• [PROMPT]: Every line below that holds the string "before" should be copied out.

• [RECORDED DATA]:
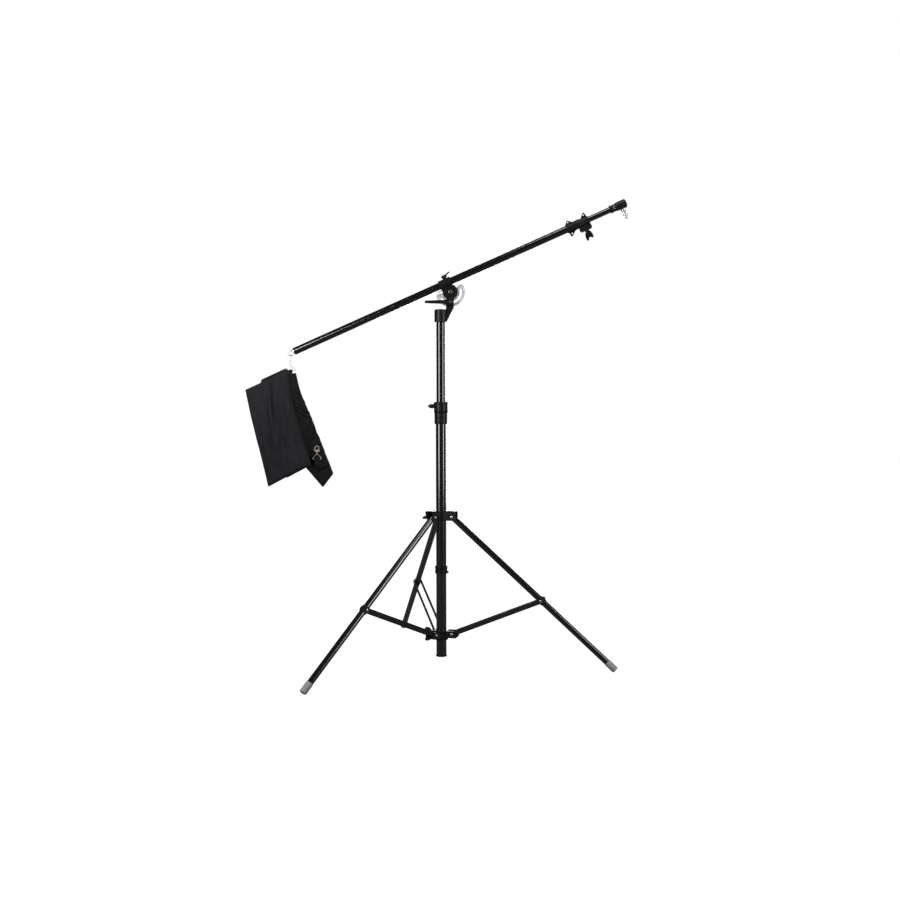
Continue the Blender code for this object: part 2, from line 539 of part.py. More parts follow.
def make_tip(boom):
    """The thin tube that telescopes out of the boom, and the fitting that a lamp hangs on."""
    tip = frame("boom_inner_frame", boom)
    tube = moved(sleeve(THIN_BOOM[1], THIN_BOOM[0], THIN_BACK, THIN_FRONT, SMALL_ROUND), ALONG_X)
    solid("boom_inner_tube", tube, tip, "tube_lacquer")

    bore = THIN_BOOM[0] + GAP
    profile = [(0.0, 640.4), (bore, 640.4), (bore, 619.0), (13.8, 619.0), (14.6, 620.0), (14.6, 623.2), (12.6, 624.6)]
    profile += [(12.6, 639.0), (14.0, 641.0), (14.6, 648.0), (15.3, 651.0), (15.3, 675.0), (12.5, 678.0), (0.0, 678.0)]
    fitting = solid("tip_fitting", moved(turned(profile, SMALL_ROUND), ALONG_X), tip, "satin_black")
    cut(fitting, rod((631.5, -20.0, 0), (631.5, -6.0, 0), 2.4))
    cut(fitting, rod((SPIGOT_PLACE, 0, -20.0), (SPIGOT_PLACE, 0, -3.0), 5.4, 16))

    screw = [(0.0, 10.5), (2.1, 10.5), (2.1, 13.0), (4.0, 13.0), (4.0, 14.6), (3.0, 15.6), (0.0, 15.6)]
    facing_front = shift(631.5, 0, 0) @ Matrix.Rotation(math.radians(90.0), 4, "X")
    solid("tip_screw", moved(turned(screw, 12), facing_front), tip, "silver")

    stud = [(0.0, -3.5), (5.0, -3.5), (5.0, -15.7), (8.0, -15.7), (8.0, -23.0), (6.6, -24.5), (6.6, -29.5)]
    stud += [(8.0, -31.0), (8.0, -40.2), (4.4, -40.2), (4.4, -51.5), (0.0, -51.5)]
    solid("spigot", moved(turned(stud, 16), shift(SPIGOT_PLACE, 0, 0)), tip, "chrome")


def snap_hook_body(name, hook, bend_height, half, leg, barrel, gate_side):
    """Bow, yoke and barrel of a snap hook. Its bow stands in the YZ plane, and its gate is at gate_side."""
    yoke_top = bend_height - leg
    barrel_low = yoke_top - barrel
    profile = [(0.0, barrel_low), (3.0, barrel_low), (4.2, barrel_low + 1.2), (4.2, yoke_top - 2), (0.0, yoke_top - 2)]
    body = solid(name, turned(profile, 12), hook, "chrome")
    join(body, block((-3.4, -half - 2.2, yoke_top - 3.5), (3.4, half + 2.2, yoke_top)))
    bend = [(0.0, gate_side * across, up) for across, up in arc((0.0, bend_height), half, 0, 180, 10)]
    tip = (0.0, gate_side * half, bend_height - 1.4)
    join(body, wire([tip] + bend + [(0.0, -gate_side * half, yoke_top - 1.0)], HOOK_WIRE))
    cut(body, rod((0, 0, barrel_low - 5.0), (0, 0, yoke_top + 3.0), 2.1))


def snap_gate_body(name, hook, bend_height, half, leg, gate_side):
    """The sprung gate that closes a snap hook, with its thumb stud."""
    foot = bend_height - leg + 2.0
    gate = frame(f"{name}_frame", hook, (0.0, gate_side * half, foot))
    rise = leg - 2.0 - 1.4 - HOOK_WIRE
    body = solid(name, rod((0, 0, -1.6), (0, 0, rise + 1.4), 1.5, 8), gate, "chrome")
    join(body, rod((0, 0, 2.0), (0, gate_side * 5.0, 1.0), 1.5, 8))


def swivel_body(name, parent, head_top, apex, bar_height, half_width, turn):
    """A headed pin that turns in a hook's barrel, and the triangular ring on its end."""
    pin = [(0.0, head_top), (2.4, head_top), (3.2, head_top - 0.8), (3.2, head_top - 2.7), (1.7, head_top - 2.7)]
    pin += [(1.7, apex - 0.9), (0.0, apex - 0.9)]
    body = solid(name, turned(pin, 12), parent, "chrome")
    corners = [(0.0, apex), (-2.0, apex - 0.7), (0.4 - half_width, bar_height + 3.2)]
    corners += [(-half_width, bar_height + 1.2), (1.8 - half_width, bar_height)]
    triangle = corners + [(-across, up) for across, up in reversed(corners[1:])]
    loop = wire([(across, 0.0, up) for across, up in triangle], 1.75, 8, True)
    join(body, moved(loop, bearing(turn)))


def strap_over_bar(half_width, foot, along):
    """Webbing folded over a bar at the origin, with both its ends at foot."""
    inner, outer = 2.1, 3.3
    strap = [(outer, foot)] + arc((0.0, 0.0), outer, 0, 180, 8) + [(-outer, foot), (-inner, foot)]
    strap += arc((0.0, 0.0), inner, 180, 0, 8) + [(inner, foot)]
    return plate(strap, -half_width, half_width, along)


def make_hook(boom):
    """A swivelling snap hook. It hangs plumb in the ring of the boom's end plug."""
    hook = frame("snap_hook_frame", boom, (RING_PLACE, 0.0, 0.0), (0.0, BOOM_TILT, 0.0))
    half, leg = 7.0, 16.35
    bend_height = HOOK_WIRE + GAP - (RING_RADIUS - RING_WIRE) - half
    snap_hook_body("snap_hook", hook, bend_height, half, leg, 12.5, 1.0)
    snap_gate_body("snap_gate", hook, bend_height, half, leg, 1.0)
    swivel = frame("swivel_eye_frame", hook)
    swivel_body("swivel_eye", swivel, bend_height - leg + 3.0, -43.6, -BAR_DROP, 15.4, 0.0)
    return swivel


def along_edge(points, share):
    """The point at a share of the length of an edge."""
    places = [Vector(point) for point in points]
    lengths = [(after - before).length for before, after in zip(places, places[1:])]
    left = share * sum(lengths)
    for before, after, length in zip(places, places[1:], lengths):
        if left <= length:
            return before.lerp(after, left / length)
        left -= length
    return places[-1]


def pouch(left, right, plump, sag, folds):
    """A limp flat pouch between two side seams, thin at its seams, full in the middle and hanging to a corner."""
    across, down, fold_depth = 8, 11, 2.2
    shape = bmesh.new()
    sheets = ([], [])
    for row in range(down + 1):
        v = row / down
        start, end = along_edge(left, v), along_edge(right, v)
        below = along_edge(left, min(v + 0.05, 1.0)) + along_edge(right, min(v + 0.05, 1.0))
        above = along_edge(left, max(v - 0.05, 0.0)) + along_edge(right, max(v - 0.05, 0.0))
        outward = (end - start).cross(below - above).normalized()
        for sheet in sheets:
            sheet.append([])
        for column in range(across + 1):
            u = column / across
            point = start.lerp(end, u) - Vector((0.0, 0.0, sag * (1.0 - abs(2.0 * u - 1.0)) * v**3))
            inside = math.sin(math.pi * u) * math.sin(math.pi * v)
            point += outward * fold_depth * math.sin(FULL_TURN * folds * u) * v * min(1.0, 2.5 * inside)
            fullness = plump * max(0.0, math.sin(math.pi * u)) ** 0.6 * min(1.0, 4.0 * v, 6.0 * (1.0 - v))
            if 0 < row < down and 0 < column < across:
                sheets[0][row].append(shape.verts.new((point + outward * fullness) * MM))
                sheets[1][row].append(shape.verts.new((point - outward * fullness) * MM))
            else:
                seam = shape.verts.new(point * MM)
                sheets[0][row].append(seam)
                sheets[1][row].append(seam)
    for sheet in sheets:
        for row in range(down):
            for column in range(across):
                ends = sheet[row][column : column + 2] + sheet[row + 1][column : column + 2][::-1]
                shape.faces.new(ends)
    return shape


def make_bag(swivel):
    """The empty counterweight bag: two pouches that hang by a webbing loop."""
    bag = frame("sandbag_frame", swivel, (0.0, 0.0, -BAR_DROP))
    solid("web_loop", strap_over_bar(STRAP_HALF, -16.0, "X"), bag, "nylon")

    front_left = [(-155.0, 24.0, -76.0), (-118.0, 20.0, -215.0), (-72.0, 12.0, -403.0)]
    front_right = [(0.0, -0.6, -7.0), (30.0, -23.0, -150.0), (76.0, -38.0, -322.0)]
    solid("bag_front_pouch", pouch(front_left, front_right, 8.0, 4.0, 2.0), bag, "nylon")

    rear_left = [(2.5, 0.6, -10.0), (34.0, -12.5, -160.0), (72.0, -25.5, -335.0)]
    rear_right = [(18.0, 2.5, -8.0), (22.0, 5.0, -34.0), (35.0, 9.5, -71.0), (67.0, 22.5, -140.0)]
    rear_right += [(101.0, 35.5, -227.0), (132.0, 47.5, -327.0), (147.0, 53.5, -360.0)]
    solid("bag_rear_pouch", pouch(rear_left, rear_right, 7.0, 50.0, 1.5), bag, "nylon")

    hook = frame("side_hook_frame", bag, SIDE_HOOK_PLACE, (0.0, 0.0, SIDE_HOOK_BEARING))
    half, leg = 6.8, 9.0
    snap_hook_body("side_hook", hook, 0.0, half, leg, 8.0, -1.0)
    snap_gate_body("side_gate", hook, 0.0, half, leg, -1.0)
    bar_height = -38.0
    swivel_body("side_eye", hook, 3.0 - leg, -20.2, bar_height, 16.0, 90.0)
    bar = frame("side_bar_frame", hook, (0.0, 0.0, bar_height))
    solid("side_strap", strap_over_bar(11.0, -18.0, "Y"), bar, "nylon")


def main():
    clear_scene()
    column = make_column()
    make_crown(column)
    make_hub(column)
    mast = make_mast(column)
    head = make_head(mast)
    clamp = make_boom_clamp(head)
    boom = make_boom(clamp)
    make_tip(boom)
    make_bag(make_hook(boom))


main()
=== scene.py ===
"""The looks of a studio boom light stand, built round its packed exact model.

Sizes are in millimetres and angles in degrees until a piece is put in its place. The places of lamps
and camera are in metres, and the power of a lamp is in watts.
"""

import math

import bpy
from mathutils import Matrix, Vector


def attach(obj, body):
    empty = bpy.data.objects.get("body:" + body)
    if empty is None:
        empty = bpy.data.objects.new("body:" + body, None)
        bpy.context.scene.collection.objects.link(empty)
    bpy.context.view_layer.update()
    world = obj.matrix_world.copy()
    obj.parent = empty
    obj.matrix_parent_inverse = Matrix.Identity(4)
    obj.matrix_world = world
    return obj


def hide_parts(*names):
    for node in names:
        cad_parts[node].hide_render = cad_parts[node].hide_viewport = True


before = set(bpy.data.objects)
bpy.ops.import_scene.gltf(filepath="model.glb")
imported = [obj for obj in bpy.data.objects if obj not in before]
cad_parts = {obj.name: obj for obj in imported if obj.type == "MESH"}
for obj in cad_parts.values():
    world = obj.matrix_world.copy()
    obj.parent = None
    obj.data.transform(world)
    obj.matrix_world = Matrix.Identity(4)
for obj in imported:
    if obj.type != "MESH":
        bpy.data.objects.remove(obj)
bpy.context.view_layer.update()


# Studio: a white sweep of paper under the stand, three tall strip lights and one box overhead.
# The strips left and right of the camera draw the two bright lines on each black tube, and the third
# lights the back. A narrow card brightens the low end of the boom.

MM = 0.001
FLOOR = -18.0 * MM
PAPER_MIRRORED = 0.05
AIR_LIGHT, AIR_SEEN, AIR_MIRRORED = 0.25, 1.0, 0.04


def pick(*pieces):
    """Leaves only these selected, with the first one active."""
    bpy.ops.object.select_all(action="DESELECT")
    for piece in pieces:
        piece.select_set(True)
    bpy.context.view_layer.objects.active = pieces[0]


def give(tree, socket, value):
    """Links a socket to another one, or sets it to a plain value."""
    if isinstance(value, bpy.types.NodeSocket):
        tree.links.new(value, socket)
    else:
        socket.default_value = value


def reckon(tree, operation, *values):
    """A math node on sockets and numbers."""
    made = tree.nodes.new("ShaderNodeMath")
    made.operation = operation
    for socket, value in zip(made.inputs, values):
        give(tree, socket, value)
    return made.outputs[0]


def start_material(name, values):
    """A new material with values on its shader, its node tree, and the shader's inputs."""
    made = bpy.data.materials.new(name)
    made.use_nodes = True
    inputs = made.node_tree.nodes["Principled BSDF"].inputs
    for label, value in values.items():
        inputs[label].default_value = value
    return made, made.node_tree, inputs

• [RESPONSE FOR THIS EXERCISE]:
    lengths = [(after - before).length for before, after in zip(places, places[1:])]
    for before, after, length in zip(places, places[1:], lengths):
            return before.lerp(after, left / length)
before = set(bpy.data.objects)
imported = [obj for obj in bpy.data.objects if obj not in before]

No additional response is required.